Monday, March 10, 2008

The great co-product


"Music", so claims Nicholas Cook, is the great industrial sham, the flamboyant pretender that masquerades itself as a singular, spatialized locus. Instead, Music has never been so wedded to the condition of it being a "co-product" as it has been today, or arguably so, even more today. Music and its scholastically illegitimate co-product scions have enacted such a sublime job keeping our eyes affixed on the nefarious empty goal which music purports itself to be, that we have failed to recognize the subliminal but equally powerful accomplices. Everything from the CD sleeve to the packaging and the glossy-finish on the latest MTV can now be reigned in for analysis, following Cook's proposal.
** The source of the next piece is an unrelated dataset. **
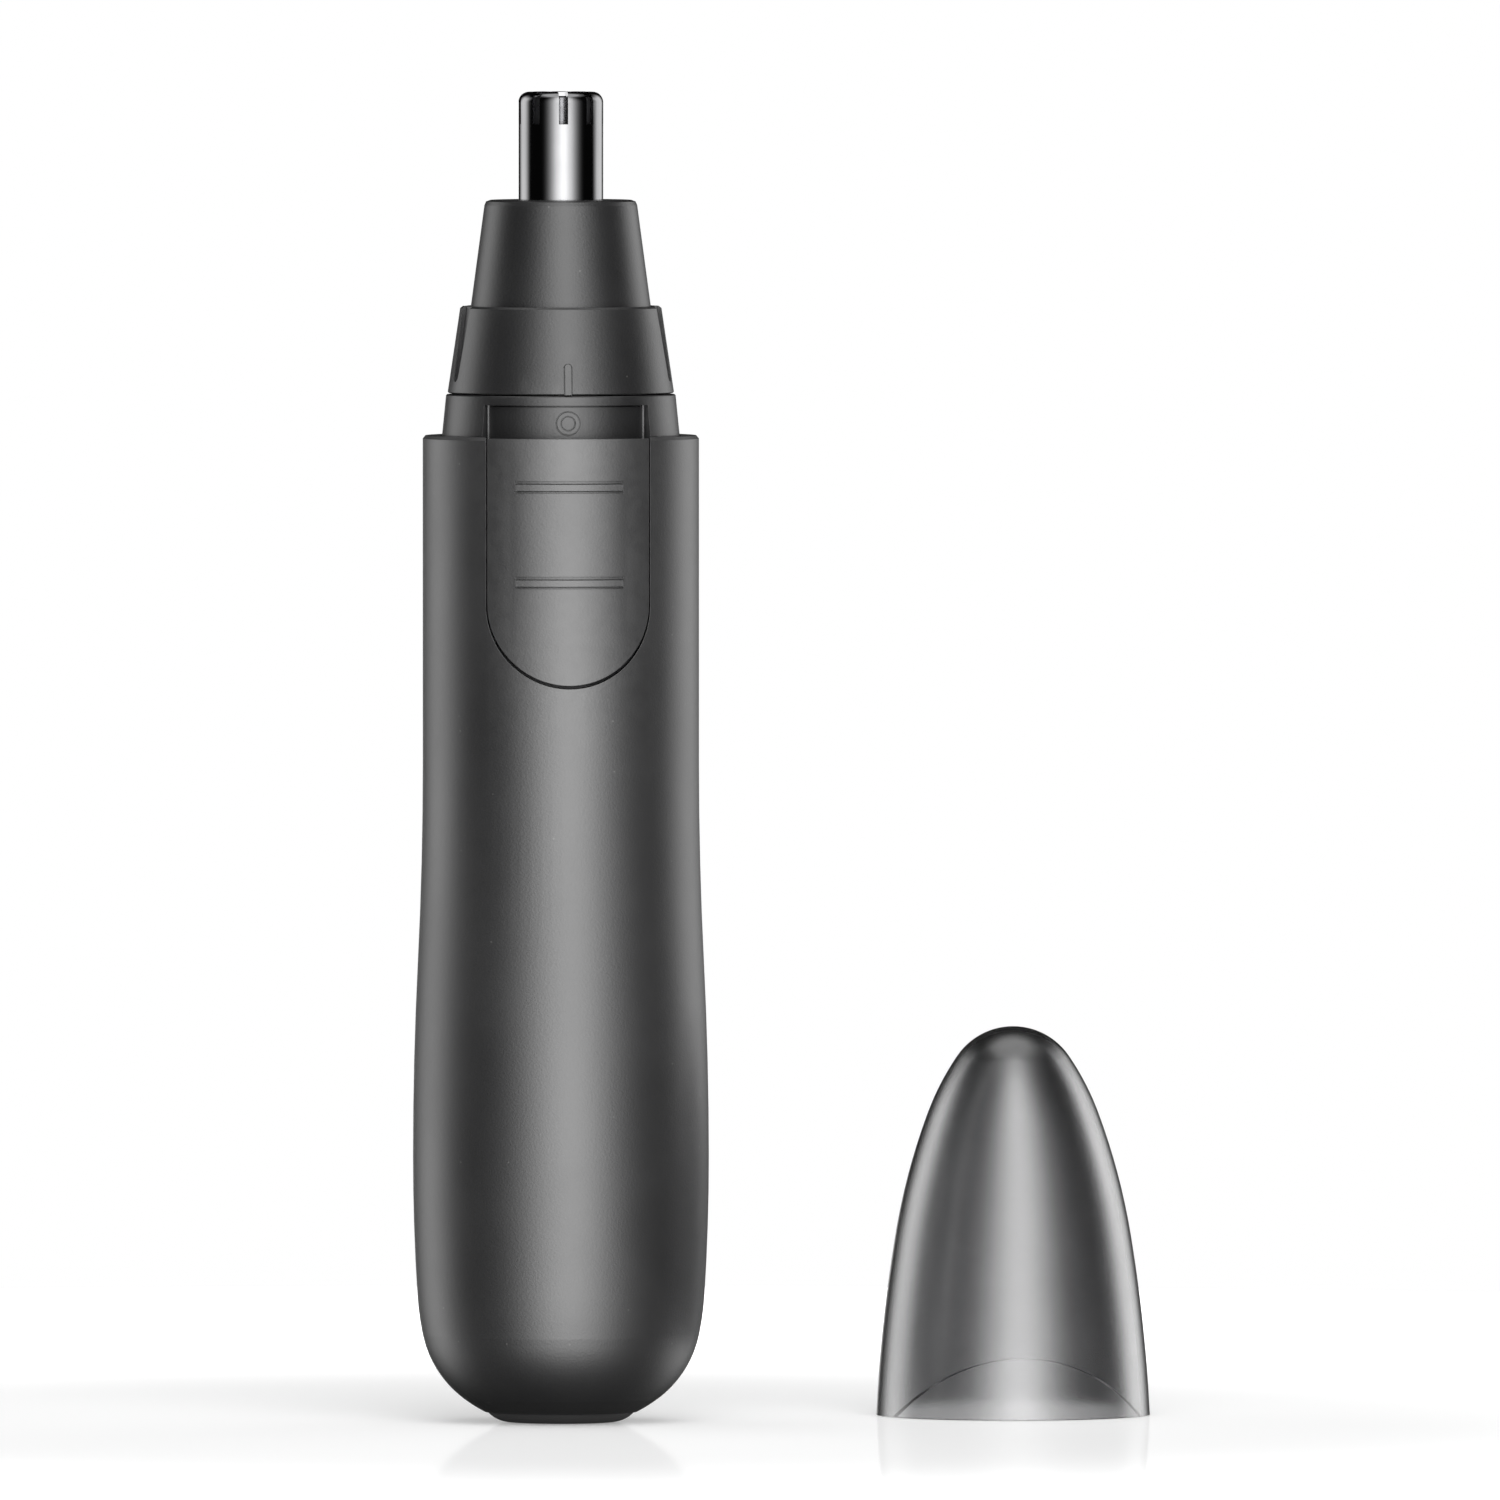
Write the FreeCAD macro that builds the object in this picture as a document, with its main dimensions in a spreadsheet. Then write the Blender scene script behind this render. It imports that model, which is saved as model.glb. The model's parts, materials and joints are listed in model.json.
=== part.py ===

That is, if we truly believe that the "peverse core" (to enact contextual rape on Zizek's phrase) of music is indeed an entirely unassimilable (and henceforth empty) endeavour. But Zizek's assertions emanate from the proposition that "empty" does not necessarily been content-less. Emptiness can be equated to that of a seamless brick, whose inside/outside binary falls into complication because of its coherence of the parts to the whole. The emptiness of the signified merely points to the fact that there can be no final signified for the chain of signifiers, and hence a chain literally in constant orbit about the frustrating kernel of the imagined signified. Thus that kernel, by virtue of throwing the signifiers into centripetal confusion, fail to come close to even attending to the core-in-and-of-itself. These chains of co-products likewise gravitate in motion about the perverse core of music, which stubbornly resists total absorption into the realm of the Symbolic, and can only be maintained by phantasy of its unified, total realm that precisely seeks to abolish the focus on its co-productive agents at hand.